Потерпев очередное поражение на любовном фронте, писатель возьмет в дрожащие ручонки дневник, вооружится пером и с упоением примется по-французски ненавидеть вероломных женских особ... Стоп. Наверное, пора что-то менять в жизни? Кто ж ему доктор, этому писателю, больному завершенностью? В своем роде он — запущенный случай Якити Сугимото, почитавший любимую прекрасной экземой. Но если старец Якити обжегся лишь на одной, Сунсукэ был унижен ими десятки раз — и в буквальном смысле осатанел. Невольный соперник в его последней любви, Юити, прямо-таки обречен стать бессердечным, самовлюбленным, недосягаемым идеалом для Сунсукэ. Ведь «люди всегда сильнее любят тех, кто им совершенно не подходит». Если в начале романа Юити довольно честен с собой и старается быть порядочным, то уже ближе к середине он — молодой циник, обманывающий себя и находящий извращенное удовольствие в том, чтобы делать несчастными любящих его людей. Его не бегут ублажать по первому свистку? Вот пусть и другим жизнь медом не кажется. Он постоянно сетует, что исполняет при жене роль бесплатной шлюхи — но, пардон, женился не только из сыновнего долга, но и на немалом приданом, к тому же получил кругленькую сумму от Сунсукэ за саму возможность этого брака! Поэтому его жалобы звучат смехотворно. Вложенные в него капиталы, я считаю, нужно-таки отрабатывать.
И да, «Ю-тян» прав в одном: он действительно дешевка. Причем вне зависимости от того, рядом с кем валяется его блистательная тушка — с женой ли, которая одна из всех вызывает сострадание, со случайным ли знакомым, который (да и любой из них) даст фору прекрасному истукану в способности любить, со стареющим ли фатом, свихнувшимся на первейшей новинке сезона, с неумелым ли грабителем, с денежным ли мешком (к слову, на удивление приличным человеком). Он разменивает себя на мелкие интрижки, потому что просто не способен на большее. Немногие порывы добрых чувств, что еще сохранились в нем, он из душевной лени упускает либо беспощадно давит в себе под чутким руководством Сунсукэ.

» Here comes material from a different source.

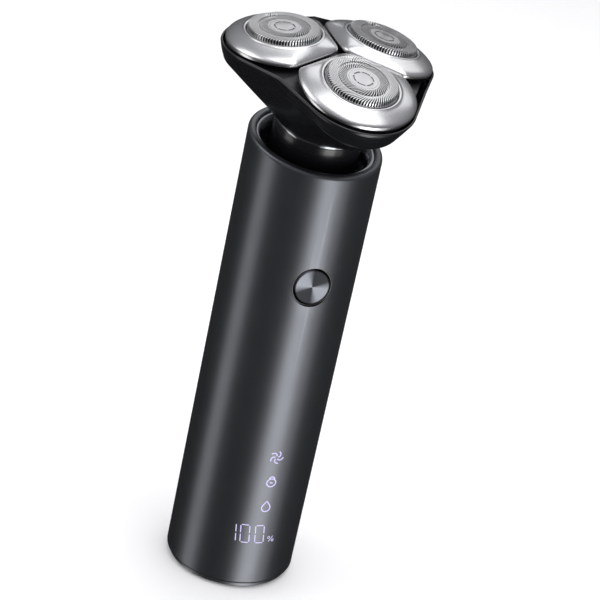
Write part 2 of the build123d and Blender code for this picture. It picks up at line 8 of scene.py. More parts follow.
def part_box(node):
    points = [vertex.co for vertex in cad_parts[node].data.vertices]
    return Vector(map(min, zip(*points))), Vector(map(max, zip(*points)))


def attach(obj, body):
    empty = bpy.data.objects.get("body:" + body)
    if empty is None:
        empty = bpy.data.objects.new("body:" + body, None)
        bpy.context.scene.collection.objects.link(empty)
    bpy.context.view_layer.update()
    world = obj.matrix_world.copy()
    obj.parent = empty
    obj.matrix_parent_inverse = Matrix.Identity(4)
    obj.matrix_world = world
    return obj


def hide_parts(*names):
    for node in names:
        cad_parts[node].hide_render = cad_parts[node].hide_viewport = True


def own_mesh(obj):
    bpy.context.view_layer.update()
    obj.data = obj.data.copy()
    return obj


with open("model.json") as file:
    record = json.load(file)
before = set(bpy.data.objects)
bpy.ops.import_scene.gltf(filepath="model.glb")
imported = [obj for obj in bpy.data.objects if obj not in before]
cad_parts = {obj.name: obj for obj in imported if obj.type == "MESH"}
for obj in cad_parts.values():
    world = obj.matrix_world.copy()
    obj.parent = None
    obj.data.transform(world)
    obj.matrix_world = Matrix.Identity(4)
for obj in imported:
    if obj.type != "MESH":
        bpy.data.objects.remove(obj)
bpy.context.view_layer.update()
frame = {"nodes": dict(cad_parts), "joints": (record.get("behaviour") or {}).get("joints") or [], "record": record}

И сейчас я безумно рада, что сперва в мои руки попался Каннингем с его «Ночью». В своей полемике и с Мисимой тоже (не верится, чтоб он, с его-то двумя степенями, «Цветов» не читал — уж больно явные отсылки к ним встречаются в тексте) Каннингем показал мне пример юного и бестолкового, но — при схожих исходных данных — сердечного и не вполне пустого воплощения красоты. «Ах, если бы она добра была!» Без толики настоящей доброты, даже губительной для ее носителя, красота, на мой взгляд, не имеет смысла. Так, ни уму, ни сердцу.